Service is scheduled to start by 2024, running electric buses along the South Miami-Dade busway to new stations equipped for advanced ticket sales, group boarding and other upgrades designed to speed departure times. The property sits outside the Homestead Air Reserve Base, south of Southwest 280th Street and east of Southwest 127th Avenue.

McGhee opposes the project as an unacceptable alternative to a southern Metrorail line but said he’s fighting the bus-maintenance yard because of the location’s proximity to residential neighborhoods.

Instead, the Distrcit 9 commissioner wants an entertainment destination there largely built of cargo containers, with restaurants, bars, performance spaces and facilities for offices and other services. The area would also have soccer fields, skateboarding, tennis and other park spaces.

The dispute is the first time Levine Cava has used her authority as mayor to block legislation since her election in November 2020. A former commissioner herself, she took office as a new commission came to power as well, with six of the 13 seats filled by first-term members like McGhee, a former state legislator.

McGhee will need a two-thirds majority to override the mayoral veto when the commission meets Tuesday. It passed with 10 votes on Jan. 19, so Levine Cava will need to switch some supporters to her side to sustain the veto. The no votes came from commissioners Eileen Higgins and René Garcia, with Javier Souto absent.

Under the framework outlined in McGhee’s resolution, Miami-Dade would sell the land in District 9 outright to Homestead Town Center LLC, a group that a county report said seemed to lack expertise in development, construction or leasing spaces. Partners who attended the Jan. 19 commission meeting where the legislation passed declined to answer questions after the vote.

At the meeting, McGhee said the prime real estate should help foster economic development in South Miami-Dade, rather than be closed off to the public as a bus maintenance yard. “The time is now to bring our community and our children quality activities and entertainment,” he said in a statement after the vote. “For far too long we have been left behind.”

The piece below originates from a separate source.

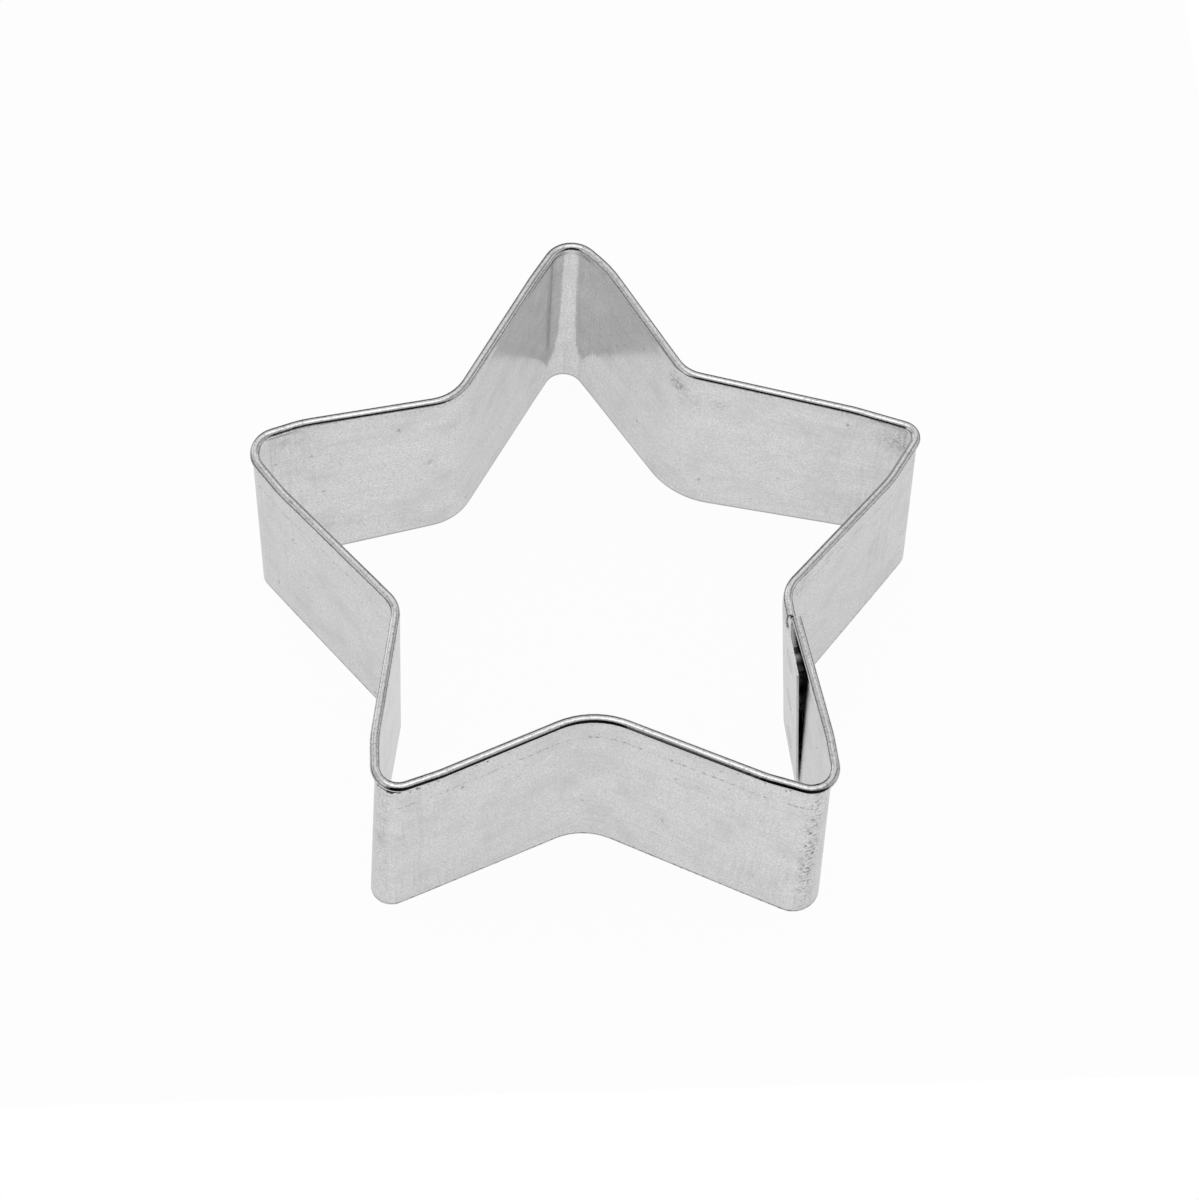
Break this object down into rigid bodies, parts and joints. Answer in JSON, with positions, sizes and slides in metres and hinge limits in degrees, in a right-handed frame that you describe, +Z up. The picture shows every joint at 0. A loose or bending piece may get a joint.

His legislation allows for a portion to go to facilities to charge electric buses but bars the county from using it for bus maintenance. His legislation instructed the Levine Cava administration to negotiate a sales agreement within six months.

McGhee was not immediately available for comment on Saturday.

In her veto message, Levine Cava said her administration has been in talks with McGhee for about a year on his objections to the $56 million maintenance yard.

The Department of Transportation and Public Works compressed the footprint of the planned maintenance yard to fit on 20 acres of the parcel, and her administration presented the commissioner plans on how a mixed-use development could go on the remaining land. She said she wants a “competitive, transparent process” to develop a commercial project there, “rather than a no-bid conveyance.”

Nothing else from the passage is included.